- Instructions for the task
Wherever the word "part" shows up in a line, please copy that line.

- Record extracts
____

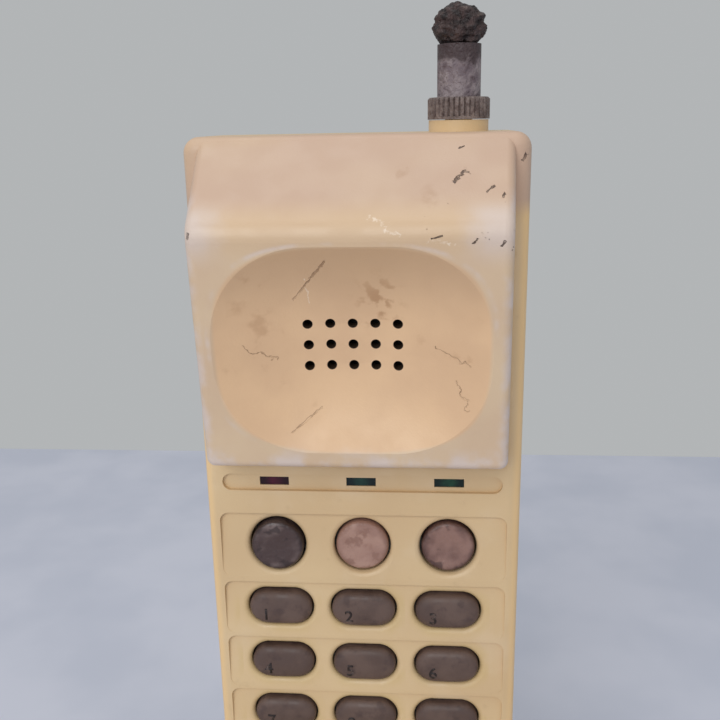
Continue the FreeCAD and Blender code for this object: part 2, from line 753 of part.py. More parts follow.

____

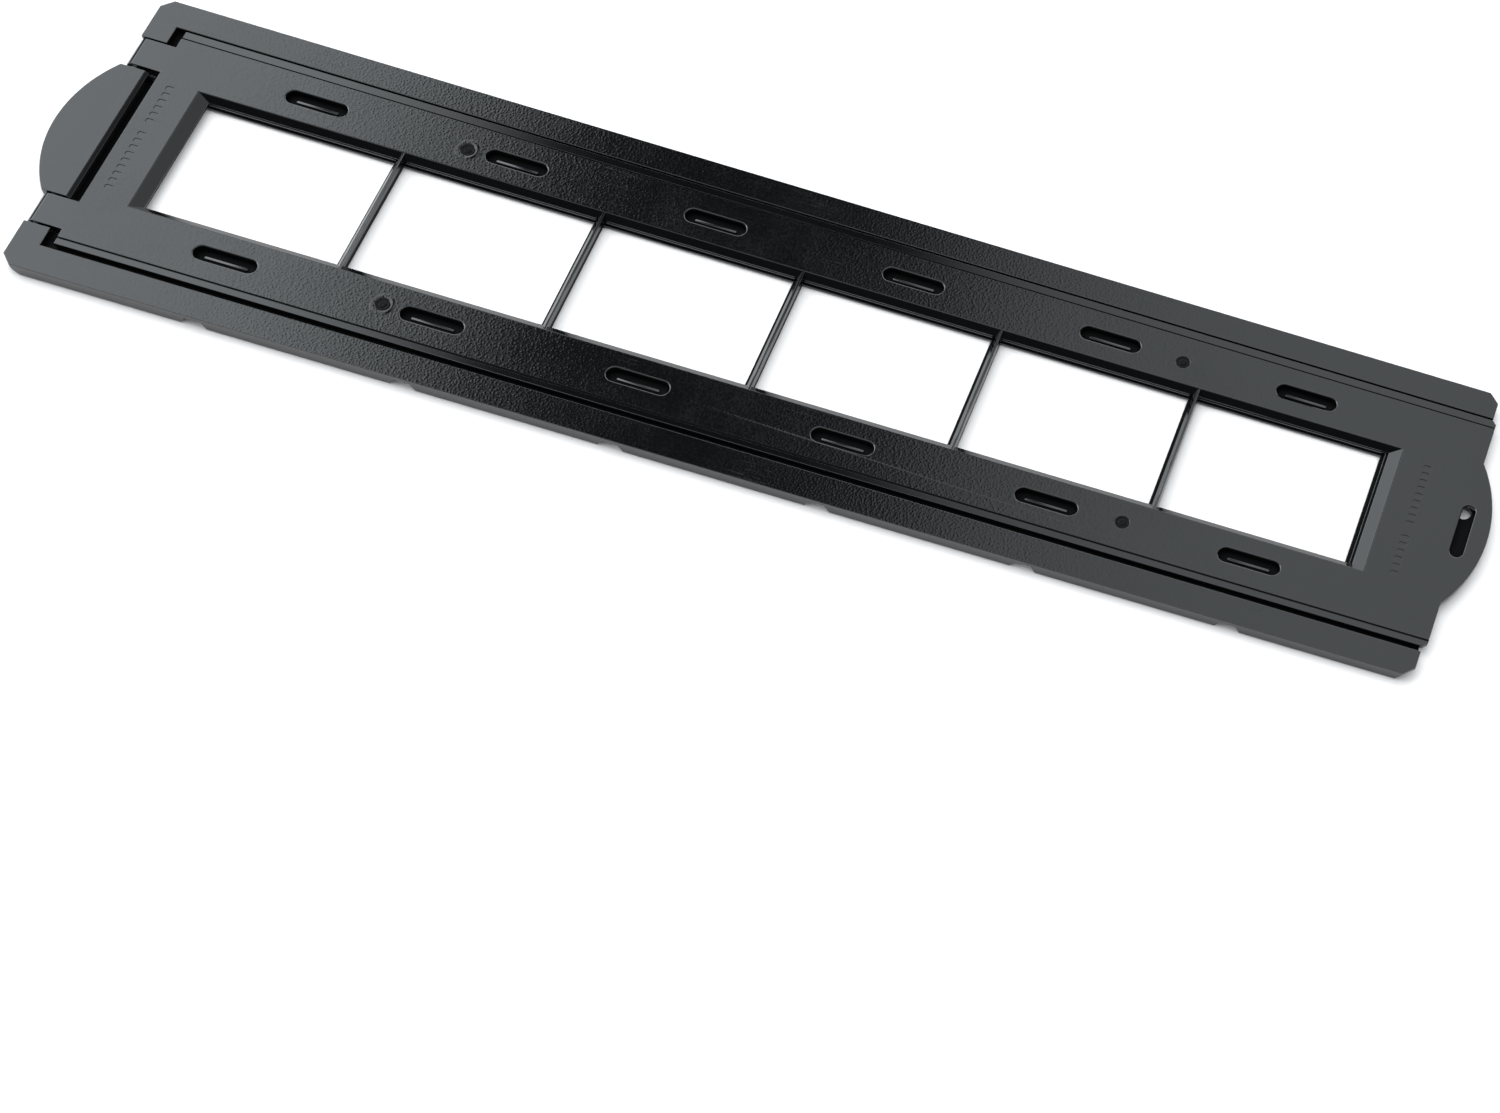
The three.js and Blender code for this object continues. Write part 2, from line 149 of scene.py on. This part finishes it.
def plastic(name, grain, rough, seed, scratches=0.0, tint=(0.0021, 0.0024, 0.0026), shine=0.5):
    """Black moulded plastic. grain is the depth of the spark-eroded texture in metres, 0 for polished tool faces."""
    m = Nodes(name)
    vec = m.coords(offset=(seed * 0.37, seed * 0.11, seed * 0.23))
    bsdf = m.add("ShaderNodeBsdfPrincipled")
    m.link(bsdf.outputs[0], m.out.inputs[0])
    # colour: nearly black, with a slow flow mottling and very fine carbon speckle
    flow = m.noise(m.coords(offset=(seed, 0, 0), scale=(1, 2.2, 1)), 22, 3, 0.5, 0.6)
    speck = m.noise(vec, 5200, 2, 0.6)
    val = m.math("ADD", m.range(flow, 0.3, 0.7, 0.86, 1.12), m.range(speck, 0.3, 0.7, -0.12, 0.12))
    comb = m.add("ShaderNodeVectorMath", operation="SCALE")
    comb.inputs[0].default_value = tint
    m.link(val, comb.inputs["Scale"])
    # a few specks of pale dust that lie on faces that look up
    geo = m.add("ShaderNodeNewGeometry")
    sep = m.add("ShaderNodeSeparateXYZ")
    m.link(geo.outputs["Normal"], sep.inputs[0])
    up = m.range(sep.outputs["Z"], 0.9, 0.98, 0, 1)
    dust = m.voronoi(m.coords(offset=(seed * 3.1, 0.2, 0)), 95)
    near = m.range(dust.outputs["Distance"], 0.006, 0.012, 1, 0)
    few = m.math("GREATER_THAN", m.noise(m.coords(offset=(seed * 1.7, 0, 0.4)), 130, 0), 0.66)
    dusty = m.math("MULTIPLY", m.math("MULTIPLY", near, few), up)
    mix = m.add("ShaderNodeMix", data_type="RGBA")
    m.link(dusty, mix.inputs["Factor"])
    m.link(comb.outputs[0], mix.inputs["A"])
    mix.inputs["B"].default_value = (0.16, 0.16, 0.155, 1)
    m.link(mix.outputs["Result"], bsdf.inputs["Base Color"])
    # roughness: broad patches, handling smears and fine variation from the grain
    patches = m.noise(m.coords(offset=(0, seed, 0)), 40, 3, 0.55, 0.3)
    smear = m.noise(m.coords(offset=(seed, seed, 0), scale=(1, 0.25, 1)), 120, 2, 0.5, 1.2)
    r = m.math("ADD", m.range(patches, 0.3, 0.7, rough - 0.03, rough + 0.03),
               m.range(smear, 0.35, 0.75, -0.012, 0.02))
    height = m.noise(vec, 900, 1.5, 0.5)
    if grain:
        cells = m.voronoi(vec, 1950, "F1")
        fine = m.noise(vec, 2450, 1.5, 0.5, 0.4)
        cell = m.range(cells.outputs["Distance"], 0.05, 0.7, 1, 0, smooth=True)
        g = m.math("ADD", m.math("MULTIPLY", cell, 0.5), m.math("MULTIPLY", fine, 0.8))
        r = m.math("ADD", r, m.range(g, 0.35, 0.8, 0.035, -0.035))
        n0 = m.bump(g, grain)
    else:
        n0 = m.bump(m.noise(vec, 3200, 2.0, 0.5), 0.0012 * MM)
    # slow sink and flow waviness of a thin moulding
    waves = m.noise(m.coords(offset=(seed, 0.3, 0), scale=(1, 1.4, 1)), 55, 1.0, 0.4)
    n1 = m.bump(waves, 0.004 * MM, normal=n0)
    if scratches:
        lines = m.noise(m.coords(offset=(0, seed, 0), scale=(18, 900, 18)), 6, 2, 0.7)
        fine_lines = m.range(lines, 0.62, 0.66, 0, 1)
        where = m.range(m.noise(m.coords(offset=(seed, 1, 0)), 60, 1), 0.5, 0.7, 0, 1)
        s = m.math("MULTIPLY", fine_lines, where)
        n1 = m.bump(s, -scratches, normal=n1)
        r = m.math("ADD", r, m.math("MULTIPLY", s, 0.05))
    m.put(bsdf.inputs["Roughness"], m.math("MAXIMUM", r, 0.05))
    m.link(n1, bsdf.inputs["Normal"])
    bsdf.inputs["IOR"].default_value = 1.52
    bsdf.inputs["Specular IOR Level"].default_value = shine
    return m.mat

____

- Written answer
Continue the FreeCAD and Blender code for this object: part 2, from line 753 of part.py. More parts follow.
The three.js and Blender code for this object continues. Write part 2, from line 149 of scene.py on. This part finishes it.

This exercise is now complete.